Some writers, who were the main Jewish victims, still managed to get their scripts accepted - by agreeing to the arrangement depicted in The Front: getting people who had no connection with the film business to sell the wordsmiths' work under their own names.

As the writer Melville Shavelson remembers: "They took 10 per cent of the fee. Then 20 and then 30 or 40 per cent." When the writers complained, one Front beneficiary said: "All you have to do is sit by your typewriter and smoke your pipe. I have to sell this stuff." The writer Lillian Hellman famously joined the fight when she was told to appear. Her reaction was as feisty as any in her writing. "I cannot and will not," she declared, "cut my conscience to fit this year's fashions."

There was a huge amount of cynicism in the whole affair. Arthur Miller was about to be called to the committee when he had a phone call from the then HUAC chairman, saying he could easily escape interrogation - if the chairman could have a photograph taken with the writer's wife, Marilyn Monroe. Miller said no, but still escaped the committee's clutches.

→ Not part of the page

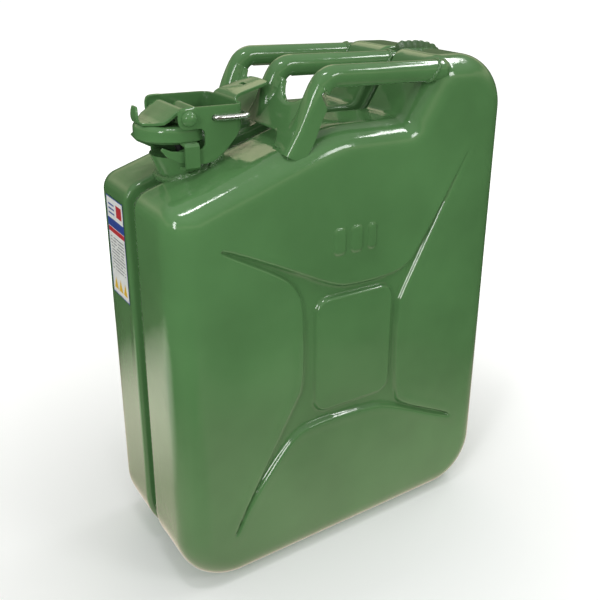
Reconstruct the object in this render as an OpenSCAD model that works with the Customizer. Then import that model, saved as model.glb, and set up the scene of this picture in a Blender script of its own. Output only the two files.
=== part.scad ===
// 20 litre pressed-steel jerry can with a cam-lever cap.
// Millimetres. +Z up, X along the length with the spout at -X, Y across the thickness.
// Origin: centre of the footprint, on the ground plane.

/* [Body] */
// Overall length of the can along X
body_l = 345; // [325:1:365]
// Overall thickness of the can along Y
body_t = 165; // [160:1:172]
// Overall height of the can
body_h = 470; // [466:1:474]
// Rounding of the two bottom corners seen from the side
bottom_r = 55; // [40:1:60]
// Rounding of the rear top corner seen from the side
rear_r = 50; // [35:1:54]
// Rounding between each big face and the narrow sides
face_r = 24; // [16:1:26]
// Sheet steel thickness of the shells
sheet = 1.5; // [1.2:0.1:1.8]
// Height of the recess floor under the carrying handles
recess_z = 416; // [413:1:418]
// Height at which the front side turns into the sloping shoulder
shoulder_z = 362; // [361:1:363]

/* [Seam] */
// Half width of the channel between the two shells
channel_w = 9; // [8:0.5:10]
// Depth of the channel between the two shells
channel_d = 9; // [8:0.5:10]
// Half width of the welded rim that stands in the channel
rim_w = 1.5; // [1:0.1:2]
// Height of the welded rim above the channel floor
rim_h = 4; // [2:0.5:6]

/* [Pressed cross] */
// Width of the raised centre panel on each big face
panel_w = 81; // [70:1:86]
// Height of the raised centre panel on each big face
panel_h = 110; // [100:1:116]
// Height of the middle of the centre panel above the ground
panel_z = 209; // [205:1:213]
// Width of the groove round the centre panel
groove_w = 13; // [10:1:14]
// Depth of the pressed grooves
groove_d = 3; // [2:0.5:4]

/* [Neck and cap] */
// Outside radius of the filler neck
neck_r = 25.5; // [25:0.1:26]
// Clear radius of the filler neck
bore_r = 22.5; // [22:0.1:23]
// Outside radius of the cap skirt
cap_r = 31; // [30.5:0.1:31.3]
// Height of the top of the cap skirt above the ground
cap_top_z = 418.5; // [418.3:0.1:418.7]
// Thickness of the rubber gasket under the cap
gasket_t = 3; // [2.8:0.1:3]

/* [Lever] */
// Outer half width of the lever across its two arms
lever_hw = 34.8; // [34.6:0.1:35]
// Thickness of the lever plate
lever_t = 2.4; // [2.2:0.1:2.5]
// Radius of the pivot pin through the saddle and the lever
pivot_r = 2.5; // [2.3:0.1:2.6]
// Radial running clearance of every pin in its hole
pin_gap = 0.08; // [0.05:0.01:0.1]
// Radius of the safety pin wire
wire_r = 2; // [1.8:0.1:2.1]

/* [Handles] */
// Radius of the three carrying tubes
tube_r = 9.5; // [8.5:0.5:10]
// Distance between the middle tube and each outer tube
tube_pitch = 71; // [64:1:71]
// Height of the tube axes above the ground
tube_z = 458; // [456:0.5:459]
// Sheet thickness of the tubes and of the front plate
tube_t = 1.6; // [1.4:0.1:2]

/* [View] */
// Node to draw, or all of them

/* [Hidden] */
$fn = 64;
half_l = body_l / 2;
half_t = body_t / 2;
hump_r = 16;
hump_foot_r = 8;
crest_r = 120;
shoulder_r = 18;
shoulder_deg = 19.6;
crest_x = -half_l + (recess_z - shoulder_z) / tan(shoulder_deg);
hump_foot_x = 57;
hump_top_x = 90;
foot_half = atan2(body_h - recess_z, hump_top_x - hump_foot_x) / 2;
// Side outline corners: x, z, rounding. The order runs anticlockwise from bottom front.
corners = [
    [-half_l, 0, bottom_r],
    [half_l, 0, bottom_r],
    [half_l, body_h, rear_r],
    [hump_top_x, body_h, hump_r],
    [hump_foot_x, recess_z, -hump_foot_r],
    [crest_x, recess_z, crest_r],
    [-half_l, shoulder_z, shoulder_r]
];
// Extra radius of the long rounding cuts, so that they cross the flat faces cleanly.
cut_play = 0.06;
// Facets along each rounded corner of the side outline.
arc_steps = [12, 12, 12, 5, 4, 6, 6];
neck_x = -120;
neck_z = shoulder_z + (neck_x + half_l) * tan(shoulder_deg);
neck_h = 22;
mouth_x = -132;
mouth_z = cap_top_z - 6.5;
mouth_r = 27;
skirt_z = cap_top_z - 11.5;
skirt_in = cap_r - 1.5;
cap_sheet = 1.5;
notch_hw = 20;
pivot_x = -132;
pivot_z = 426;
hinge_x = -92.5;
hinge_z = 416.5;
hinge_r = 2;
knuckle_r = 4.2;
saddle_t = 2;
saddle_hw = 26;
arch_r = pivot_r + saddle_t + 0.1;
lever_in = lever_hw - lever_t;
lever_back_x = -83;
arm_top_z = 434.5;
boss_r = 8.5;
wire_x = -110;
wire_z = 425;
wire_side_y = -lever_hw - wire_r - 0.2;
wire_end_x = lever_back_x + wire_r + 0.3;
plate_deg = 28.6;
bend_r = 16;
bend_x = -20;
tube_l = 118;
leg_top = [bend_x - bend_r * sin(90 - plate_deg), tube_z - bend_r + bend_r * cos(90 - plate_deg)];
plate_l = 66;
notch_v = 60;
notch_w = 100;
foot_hw = 76;
opening_v = 9;
plate_foot_z = 402;
plate_foot_x = leg_top[0] + (plate_foot_z - leg_top[1]) * tan(plate_deg);
breather_y = 14;
breather_r = 4;
breather_z = 366;
breather_x = 112;

function unit(v) = v / norm(v);
function ring(i) = (i + len(corners)) % len(corners);
function pt(i) = [corners[ring(i)][0], corners[ring(i)][1]];
function inward(i) = let(u = unit(pt(i + 1) - pt(i))) [-u[1], u[0]];
function cross2(a, b) = a[0] * b[1] - a[1] * b[0];
// Corner i of the outline after every side has moved inwards by d.
function inset_pt(i, d) = let(
    a = inward(i - 1),
    b = inward(i)
) pt(i) + d * (a + b) / (1 + a * b);
function inset_r(i, d) = corners[ring(i)][2] > 0
    ? max(corners[ring(i)][2] - d, 1)
    : -corners[ring(i)][2] + d;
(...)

Some Jewish actors and writers fled abroad. Carl Foreman came to London - and discovered while here that the screenplay Oscar for Bridge on the River Kwai, which he had written, went to the writer of the original French language book, a man who couldn't speak English, let alone write it.

Years later, as Foreman was dying, the motion picture Academy rectified this and gave him his own statuette. The actor Sam Wanamaker came to London, too, and went on to recreate Shakespeare's Globe Theatre .

By then, the blacklist had ended. When Dalton Trumbo wrote the screenplay for Spartacus, Kirk Douglas, the star and producer of the film, insisted on giving him full credit instead of a Front. That was all it took to end the blacklist after 12 years. Kirk Douglas is, of course, Jewish.